The Derivatives Pressure Cooker and Mortgage Backed Securities

• TheAutomaticEarth.blogspot.com
 
Last week, Prof. Robert Shiller told Reuters that he thinks another 25% drop in US home prices across the board is very possible, if not likely. Add up the 33% decline to date and a 25% fall from here and you're about at 50%. That would mean a loss in American "household wealth" of some $11 trillion. Here's saying that the US economy can't take that sort of plunge and hope to live to see another day in anywhere near its present or recent shape. And that's just the most visible part of the iceberg: an additional 25% drop would also tremendously increase the pressure on mortgage backed securities (MBS), and with them perhaps lots of other derivatives, to such an extent that the mark-to-fantasy US FASB 157 accounting non-standards may well become untenable.

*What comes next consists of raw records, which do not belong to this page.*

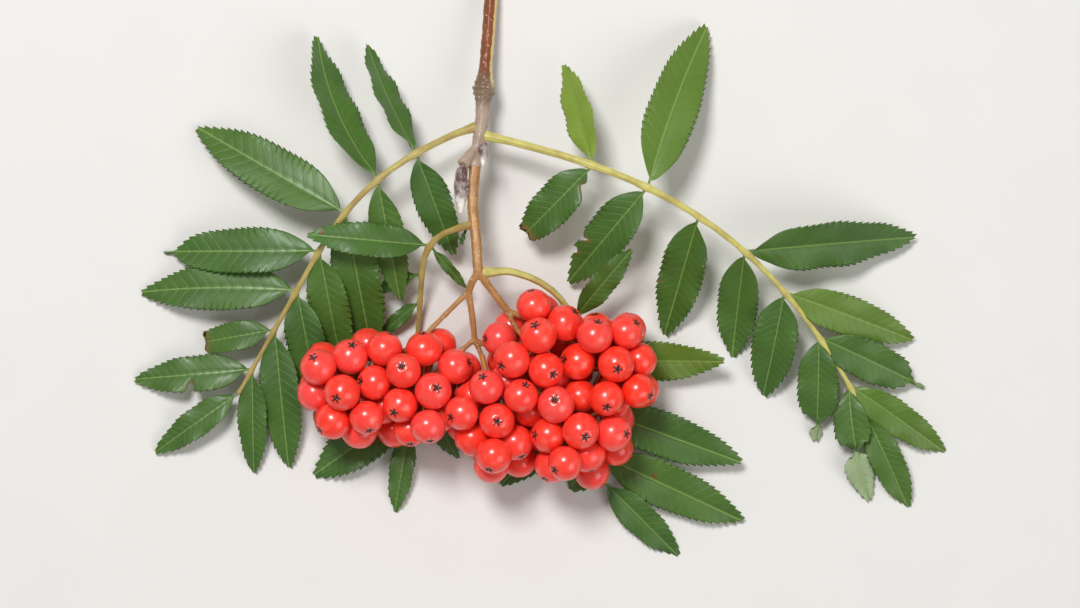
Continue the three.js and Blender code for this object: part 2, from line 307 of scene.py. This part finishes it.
def newObject(name, mesh):
    obj = bpy.data.objects.new(name, mesh)
    bpy.context.scene.collection.objects.link(obj)
    return obj


def facedOutward(mesh):
    bm = bmesh.new()
    bm.from_mesh(mesh)
    bmesh.ops.recalc_face_normals(bm, faces=bm.faces)
    bm.to_mesh(mesh)
    bm.free()
    mesh.shade_smooth()


# ---- leaflets ----

blade = {
    "across": [1, 0.93, 0.8, 0.6, 0.38, 0.16, 0, -0.16, -0.38, -0.6, -0.8, -0.93, -1],
    "stationsPerTooth": 5,
    "toothLength": 1.8 * mm,
    "toothDepth": 0.13,  # of the half width
    "teethFrom": 0.22,  # share of the length
    "widest": 0.38,
    "baseFullness": 2.6,
    "tipFullness": 2.7,
    "twistOver": 0.16,  # share of the length in which a tip turns over
    "twistPinch": 0.78,  # how much narrower the blade is where it turns
    "thickness": 0.3 * mm,
    "ribThickness": 0.35 * mm,
    "stub": 1.1 * mm,  # the short stalk that meets the leaf stalk
    "stubRadius": 0.35 * mm,
    "veinPairs": 14,
    "quilting": 0.08 * mm,
    "fold": 10,  # degrees each half lifts from the midrib
    "groove": 0.16 * mm,
    "toothFade": 0.45,  # how much smaller the teeth are at the tip
    "toothLean": 1.4,  # forward reach of a tooth, for each unit of its depth
    "lowest": 0.15 * mm,  # nothing sinks into the surface
    "wave": 0.45 * mm,
}

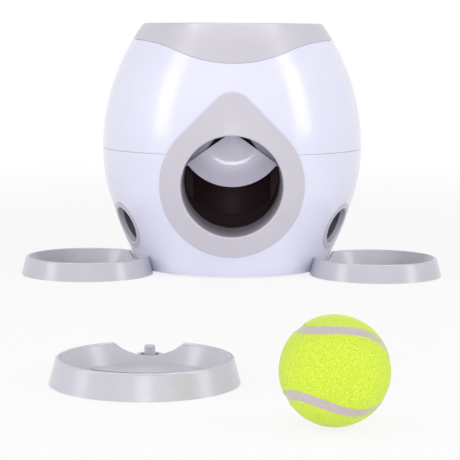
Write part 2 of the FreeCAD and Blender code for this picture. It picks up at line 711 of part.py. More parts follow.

At some point people need to know, and demand to know, what the real value is of assets they hold, and assets held by companies and financial institutions, if only in order to determine the value of said institutions. So when Tyler Durden at Zero Hedge says that Ben Bernanke’s QE2 went almost exclusively to foreign banks, color me not surprised (even if I have some questions on Durden's assessments). The sellers and counterparties for the US MBS are largely American institutions, and they sold them all over the world. To China, to Japan, and to foreign banks and funds. In case of a default, a credit event, it's these American institutions that will have to pay up.